Cela dit, avec Kendrick nous n’avons jamais vraiment de point final. Sa musique est en évolution constante comme il a pu nous le montrer avec le changement entre GKMC et TPAB. Là où d’autres rappeurs s’affirment dans un certain genre, avec une personnalité spécifique et un message précis, Kendrick change en permanence. Sa personnalité réelle demeure un mystère, mais ses performances à travers ses albums parviennent à nous captiver. Il se questionne et nous fait réfléchir à travers ses chansons. Il est arrogant mais aussi humble, passionné mais lassé, paisible mais enragé. Il est humain.

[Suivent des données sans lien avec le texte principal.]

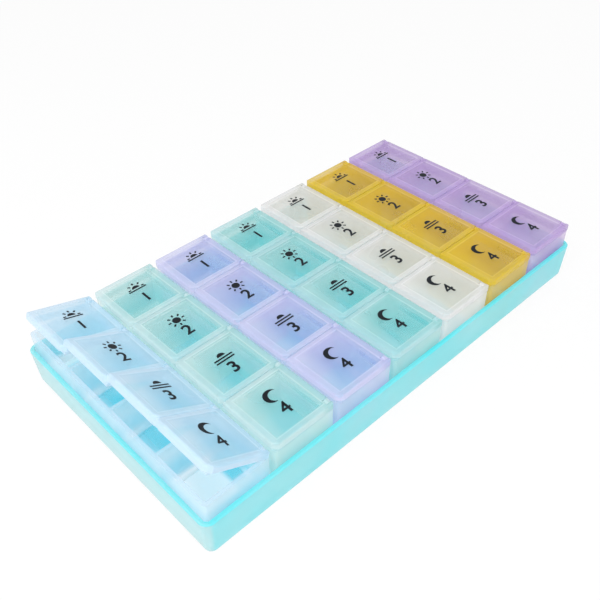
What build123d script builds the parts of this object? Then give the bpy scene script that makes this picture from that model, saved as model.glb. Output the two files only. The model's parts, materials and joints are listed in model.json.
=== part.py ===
from build123d import *

import os
from math import cos, radians, tan

# A weekly pill box: an open tray that carries seven lift-out strips, one for each day.
# Each strip has four compartments in a row, each under its own hinged lid that snaps shut.
# Millimetres. X runs along the seven strips, Y along one strip, Z up from the tray's
# underside, and the origin is the middle of that underside.

# Counts
DAYS = 7
DOSES = 4

# Lids: each is a shallow cap as wide as the box under it, with a ring that drops inside
lid_width = 29.0
dose_pitch = 28.6
lid_gap = 0.5
lid_plate = 1.4
lid_edge_depth = 2.8
lid_top_edge_radius = 0.8
lid_side_edge_chamfer = 0.4
lid_corner_chamfer = 1.0
finger_cut = 2.2
ring_wall = 0.9
ring_depth = 1.5
ring_clearance = 0.3
lid_seat_gap = 0.3

# Hinges: each lid's round edge has two stub pins that snap into ears on the strip.
# There are 56 pins in 35 ears, so pins and holes are drawn eight-sided, with few faces.
hinge_edge_radius = 1.4
hinge_edge_chamfer = 0.8
hinge_side_gap = 0.3
hinge_relief = 0.3
pin_radius = 0.7
pin_clearance = 0.08
pin_sides = 8
pin_engaged = 0.7
ear_half_width = 1.2
ear_thickness = 1.8
ear_end_cover = 1.5
ear_sink = 0.9
ear_head_chamfer = 0.7

# Strips
strip_height = 24.5
strip_wall = 1.5
strip_floor = 1.5
strip_inset = 0.1
divider_wall = 1.5
divider_drop = 0.6
strip_corner_radius = 1.5
strip_bottom_chamfer = 0.8
compartment_foot_chamfer = 3.0

# Tray
strip_gap = 2.1
tray_end_clearance = 0.5
tray_side_clearance = 0.4
tray_wall = 1.7
tray_floor = 2.0
tray_height = 18.5
tray_draft = 3.0
tray_inner_draft = 1.0
tray_foot_corner_radius = 3.0
tray_inner_corner_chamfer = 1.0
tray_bottom_radius = 2.2
rim_chamfer = 0.6
bar_height = 2.2
bar_length = 70.0
bar_clearance = 0.35
bar_top_chamfer = 0.5

# How far the first day's four lids stand open at rest, in degrees, far end first
open_lid_angles = [16.0, 25.0, 30.0, 30.0]

# Sizes that follow from the ones above
strip_length = DOSES * dose_pitch
box_width = lid_width - 2 * strip_inset
box_length = strip_length - 2 * strip_inset
strip_pitch = lid_width + strip_gap
strip_top = tray_floor + strip_height
compartment_floor = tray_floor + strip_floor
edge_bottom = strip_top + lid_seat_gap
lid_top = edge_bottom + lid_edge_depth
plate_bottom = lid_top - lid_plate
ring_bottom = strip_top - ring_depth
hinge_x = lid_width / 2 - hinge_edge_radius
hinge_z = lid_top - hinge_edge_radius
hinge_relief_x = hinge_x - hinge_edge_radius - hinge_relief
tray_inner_length = (DAYS - 1) * strip_pitch + lid_width + 2 * tray_end_clearance
tray_inner_width = strip_length + 2 * tray_side_clearance
tray_length = tray_inner_length + 2 * tray_wall
tray_width = tray_inner_width + 2 * tray_wall


def day_x(day):
    """Middle of a day's strip along X, days counted from 0."""
    return (day - (DAYS - 1) / 2) * strip_pitch


def dose_y(dose):
    """Middle of a dose's place along Y, counted from 0 at the far end."""
    return ((DOSES - 1) / 2 - dose) * dose_pitch


def end_of_strip(dose, side):
    """True where the side (-1 near, +1 far) of this dose is an end of the strip."""
    return (dose == 0 and side > 0) or (dose == DOSES - 1 and side < 0)


def block(x0, x1, y0, y1, z0, z1):
    """A plain block between two corners."""
    size = Box(x1 - x0, y1 - y0, z1 - z0, align=(Align.MIN, Align.MIN, Align.MIN))
    return Pos(x0, y0, z0) * size


def along_hinge(profile, y0, y1):
    """A profile drawn about the hinge line, extruded from one Y to another."""
    start = Plane(origin=(hinge_x, y0, hinge_z), x_dir=(1, 0, 0), z_dir=(0, -1, 0))
    return extrude(start * profile, amount=y0 - y1)


def ear_reach(number):
    """The Y ends of a hinge ear, numbered from 0 at the near end of the strip."""
    end_inset = ear_end_cover + hinge_side_gap
    if number == 0:
        low = -strip_length / 2 + end_inset
    elif number == DOSES:
        low = strip_length / 2 - end_inset - ear_thickness
    else:
        low = -strip_length / 2 + number * dose_pitch - ear_thickness / 2
    return low, low + ear_thickness


def row_reach(dose, at_end, between):
    """The Y ends of something in a dose's place: one inset from the strip's ends, one elsewhere."""
    reach = []
    for side in (-1, 1):
        if end_of_strip(dose, side):
            reach.append(side * (strip_length / 2 - at_end))
        else:
            reach.append(dose_y(dose) + side * (dose_pitch / 2 - between))
    return reach


def lid_block(dose):
    """A lid's outside, with its edges eased and its near corner cut off."""
    near, far = row_reach(dose, 0, lid_gap / 2)
    half = lid_width / 2
    plain = block(-half, half, near, far, edge_bottom, lid_top)
    sides = plain.edges().filter_by(Axis.Y)
    shell = fillet(sides.sort_by_distance((-half, 0, lid_top))[0], lid_top_edge_radius)
    nose = shell.edges().filter_by(Axis.Y)
    shell = fillet(nose.sort_by_distance((half, 0, lid_top))[0], hinge_edge_radius)
    heel = shell.edges().filter_by(Axis.Y)
    shell = chamfer(heel.sort_by_distance((half, 0, edge_bottom))[0], hinge_edge_chamfer)

    # The strip's ends are round, with blunt corners; edges between two lids have a small bevel
    ends = plain
    plan = plain
    for side, y in ((-1, near), (1, far)):
        edge = ends.edges().filter_by(Axis.X).sort_by_distance((0, y, lid_top))[0]
        if end_of_strip(dose, side):
            ends = fillet(edge, lid_top_edge_radius)
            uprights = plan.edges().filter_by(Axis.Z)
            corners = [uprights.sort_by_distance((x, y, lid_top))[0] for x in (-half, half)]
            plan = chamfer(corners, lid_corner_chamfer)
        else:
            ends = chamfer(edge, lid_side_edge_chamfer)
    shell = shell & ends & plan

    # The corner cut for a fingertip, round on top like the free side
    reach = lid_width + dose_pitch
    cut = block(0, reach, -reach, reach, edge_bottom, lid_top)
    cut_edge = cut.edges().filter_by(Axis.Y).sort_by_distance((0, 0, lid_top))[0]
    cut = fillet(cut_edge, lid_top_edge_radius)
    return shell & Pos(-half + finger_cut / 2, near + finger_cut / 2, 0) * Rot(0, 0, 45) * cut


def mouth_block(dose, inset, low_z, high_z):
    """A block in the mouth of a compartment, clear of its walls and of the hinge."""
    end_inset = (strip_length - box_length) / 2 + strip_wall
    near, far = row_reach(dose, end_inset + inset, divider_wall / 2 + inset)
    free_x = -box_width / 2 + strip_wall + inset
    hinge_side_x = hinge_relief_x + ring_clearance - inset
    return block(free_x, hinge_side_x, near, far, low_z, high_z)


def closed_lid(dose):
    """A lid at its closed place over a strip that stands at X = 0."""
    ring = mouth_block(dose, ring_clearance, ring_bottom, plate_bottom)
    shell = lid_block(dose) + ring
    shell -= mouth_block(dose, ring_clearance + ring_wall, ring_bottom, plate_bottom)

    # Room for the ear at each end of the hinge, open to the side except at the strip's ends
    near, far = row_reach(dose, ear_end_cover, 0)
    edge_near = ear_reach(DOSES - 1 - dose)[1] + hinge_side_gap
    edge_far = ear_reach(DOSES - dose)[0] - hinge_side_gap
    shell -= block(hinge_relief_x, lid_width, near, edge_near, edge_bottom, lid_top)
    shell -= block(hinge_relief_x, lid_width, edge_far, far, edge_bottom, lid_top)
    pin_reach = hinge_side_gap + pin_engaged
    return shell + along_hinge(eight_sided(pin_radius), edge_near - pin_reach, edge_far + pin_reach)


def eight_sided(inner_radius):
    """An eight-sided figure round a circle, with flats on top and at the sides."""
    flats = RegularPolygon(inner_radius, pin_sides, major_radius=False)
    return Rot(0, 0, 180 / pin_sides) * flats


def compartment(dose):
    """The space of one compartment, with a sloping foot at its free side to slide pills up."""
    free_x = -box_width / 2 + strip_wall
    end_inset = (strip_length - box_length) / 2 + strip_wall
    near, far = row_reach(dose, end_inset, divider_wall / 2)
    space = block(free_x, -free_x, near, far, compartment_floor, strip_top)
    foot = space.edges().filter_by(Axis.Y).sort_by_distance((free_x, dose_y(dose), compartment_floor))[0]
    return chamfer(foot, compartment_foot_chamfer)


def strip():
    """One day's strip of compartments, standing at X = 0."""
    body = block(-box_width / 2, box_width / 2, -box_length / 2, box_length / 2, tray_floor, strip_top)
    body = chamfer(body.edges().group_by(Axis.Z)[0], strip_bottom_chamfer)
    body &= extrude(RectangleRounded(box_width, box_length, strip_corner_radius), amount=strip_top)
    for dose in range(DOSES):
        body -= compartment(dose)

    # The dividers stop short of the lids
    inside_x = box_width / 2 - strip_wall
    inside_y = box_length / 2 - strip_wall
    body -= block(-inside_x, inside_x, -inside_y, inside_y, strip_top - divider_drop, strip_top)

    # The ears stand on the hinge wall
    ear_x = hinge_x - ear_half_width
    ear_foot = strip_top - ear_sink
    for number in range(DOSES + 1):
        near, far = ear_reach(number)
        ear = block(ear_x, hinge_x + ear_half_width, near, far, ear_foot, hinge_z + ear_half_width)
        head = ear.edges().filter_by(Axis.Y).group_by(Axis.Z)[-1]
        body += chamfer(head, ear_head_chamfer)
    holes = eight_sided(pin_radius / cos(radians(180 / pin_sides)) + pin_clearance)
    return body - along_hinge(holes, -strip_length / 2, strip_length / 2)


def drafted_block(length, width, height, draft, ease, corner):
    """A block that widens upwards: its length and width are those of its top, its corner its foot's."""
    narrowing = height * tan(radians(draft))
    foot = Rectangle(length - 2 * narrowing, width - 2 * narrowing)
    return extrude(ease(foot.vertices(), corner), amount=height, taper=-draft)


def tray():
    """The open tray, with low bars on its floor that keep the strips apart."""
    body = drafted_block(tray_length, tray_width, tray_height, tray_draft, fillet, tray_foot_corner_radius)
    body = fillet(body.edges().group_by(Axis.Z)[0], tray_bottom_radius)
    depth = tray_height - tray_floor
    body -= Pos(0, 0, tray_floor) * drafted_block(
        tray_inner_length, tray_inner_width, depth, tray_inner_draft, chamfer, tray_inner_corner_chamfer
    )
    rim = body.faces().sort_by(Axis.Z)[-1]
    body = chamfer(rim.outer_wire().edges(), rim_chamfer)

    bar_width = strip_pitch - box_width - 2 * bar_clearance
    bar = extrude(Rectangle(bar_width, bar_length), amount=bar_height)
    bar = chamfer(bar.edges().group_by(Axis.Z)[-1], bar_top_chamfer)
    for gap in range(DAYS - 1):
        x = (day_x(gap) + day_x(gap + 1)) / 2
        body += Pos(x, 0, tray_floor) * bar
    return body


def opened(lid, angle):
    """A lid turned about its hinge, up from its closed place."""
    hinge = Pos(hinge_x, 0, hinge_z)
    return hinge * Rot(0, angle, 0) * hinge.inverse() * lid


os.makedirs("parts", exist_ok=True)
export_step(tray(), "parts/tray.step")
one_strip = strip()
lids = [closed_lid(dose) for dose in range(DOSES)]
for day in range(DAYS):
    place = Pos(day_x(day), 0, 0)
    export_step(place * one_strip, f"parts/strip_{day + 1}.step")
    for dose in range(DOSES):
        angle = open_lid_angles[dose] if day == 0 else 0
        lid = opened(lids[dose], angle)
        export_step(place * lid, f"parts/lid_{day + 1}_{dose + 1}.step")
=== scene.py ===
import json
from math import atan2, cos, radians, sin, sqrt, tau

import bpy
from mathutils import Matrix, Vector


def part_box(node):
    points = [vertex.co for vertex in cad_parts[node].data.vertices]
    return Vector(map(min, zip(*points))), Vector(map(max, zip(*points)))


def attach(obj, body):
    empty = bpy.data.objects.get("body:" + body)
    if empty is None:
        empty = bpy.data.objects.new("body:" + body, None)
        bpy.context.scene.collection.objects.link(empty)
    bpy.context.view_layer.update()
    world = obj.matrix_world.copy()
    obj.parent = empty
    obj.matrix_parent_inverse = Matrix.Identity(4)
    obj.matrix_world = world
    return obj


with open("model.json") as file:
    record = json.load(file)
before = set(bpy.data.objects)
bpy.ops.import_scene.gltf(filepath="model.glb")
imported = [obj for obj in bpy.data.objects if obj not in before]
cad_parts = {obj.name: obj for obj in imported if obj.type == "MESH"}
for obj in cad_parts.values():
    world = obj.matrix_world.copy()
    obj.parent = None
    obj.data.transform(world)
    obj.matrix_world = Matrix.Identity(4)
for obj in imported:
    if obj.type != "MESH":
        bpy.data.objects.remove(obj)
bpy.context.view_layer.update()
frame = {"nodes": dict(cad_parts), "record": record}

# The tray: one open shell of clear turquoise polypropylene, injection moulded with a
# satin skin. Its thick floor shows the plastic's deep colour and its thin walls a pale one.


def soft_step(tree, source, start, end):
    """A number that rises smoothly from 0 to 1 while the source goes from start to end."""
    node = tree.nodes.new("ShaderNodeMapRange")
    node.interpolation_type = "SMOOTHSTEP"
    node.inputs["From Min"].default_value = start
    node.inputs["From Max"].default_value = end
    tree.links.new(source, node.inputs["Value"])
    return node.outputs["Result"]


def maths(tree, operation, *values):
    """The result of a Math node, whose values are numbers or sockets."""
    node = tree.nodes.new("ShaderNodeMath")
    node.operation = operation
    for socket, value in zip(node.inputs, values):
        if isinstance(value, bpy.types.NodeSocket):
            tree.links.new(value, socket)
        else:
            socket.default_value = value
    return node.outputs[0]


def linear(colour):
    """A colour read off a screen, 0 to 255 on the sRGB curve, as Blender mixes it."""
    parts = [value / 255 for value in colour]
    mixed = [v / 12.92 if v <= 0.04045 else ((v + 0.055) / 1.055) ** 2.4 for v in parts]
    return (*mixed, 1)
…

Son utilisation des différentes perspectives, pas seulement sur DAMN mais depuis le début de sa carrière, servent à nous raconter un tas d’histoire différentes qui ont marqué sa vie. On a connu Keisha's Song, Sherane, A.K.A. Master Splinter’s Daughter, The Art Of Peer Pressure, Sing About Me, I’m Dying Of Thirst et maintenant des récits comme FEAR et DUCKWORTH. A chaque fois sous différents angles, racontant des histoires marquantes.
Ce qui constitue également l’une des grandes forces de ce nouvel album, c’est que l’on retrouve une dureté dans sa musique. On a de véritables bangers, à l’image de ce qui a fait de GKMC un si grand album. DNA est un morceau brutal qui nous propulse dans une autre dimension, ELEMENT, LOYALTY et HUMBLE sont énergiques, on savoure les sons, on grimace de joie en écoutant les changements de rythme. On s’isole sur des morceaux comme PRIDE ou FEAR, saluant au passage sa manière ingénieuse d’intégrer U2 à XXX, c’est tout simplement plaisant à écouter.
On sent que les influences passées de Kendrick ont été rassemblées sur ce projet, mais qu’il reste conscient des tendances actuelles. On a des basses récurrentes à travers les morceaux, des rythmes saccadés, des changements de tonalité maîtrisés, et on retrouve tout de même des extraits de jazz en fond comme sur FEEL (Thundercat) ou PRIDE (Steve Lacy) ou même des samples des années 60-70 (O-C Smith, 24-Carat Black, Ted Taylor).
Kendrick varie son flow comme jamais, parfois à plusieurs reprises sur le même morceau, on le sent démoniaque à quelques reprises, sombre et résigné. Son storytelling, parfois très simple comme sur BLOOD, parvient tout de même à dresser une image et une cinématique des scènes dont il parle. Comme sur How Much A Dollar Cost de son précédent album, sa narration suffit à nous immerger dans son monde. Il s’étale sur des variétés de sons différents, il démontre que ses talents de rappeur sont multiples, et ça en devient presque indécent à quel point il domine son sujet.
C’est une écoute exigeante, mais aussi plus accessible en terme de signification que ses précédents projets. Ce n’est pas un album qui offre la réponse à une question sociale ou qui va provoquer des émeutes, mais qui offre plutôt un regard contrebalancé sur la condition humaine sous différentes perspectives.
Kendrick propose ici une œuvre centrée sur lui et un album différent qui définira sa carrière.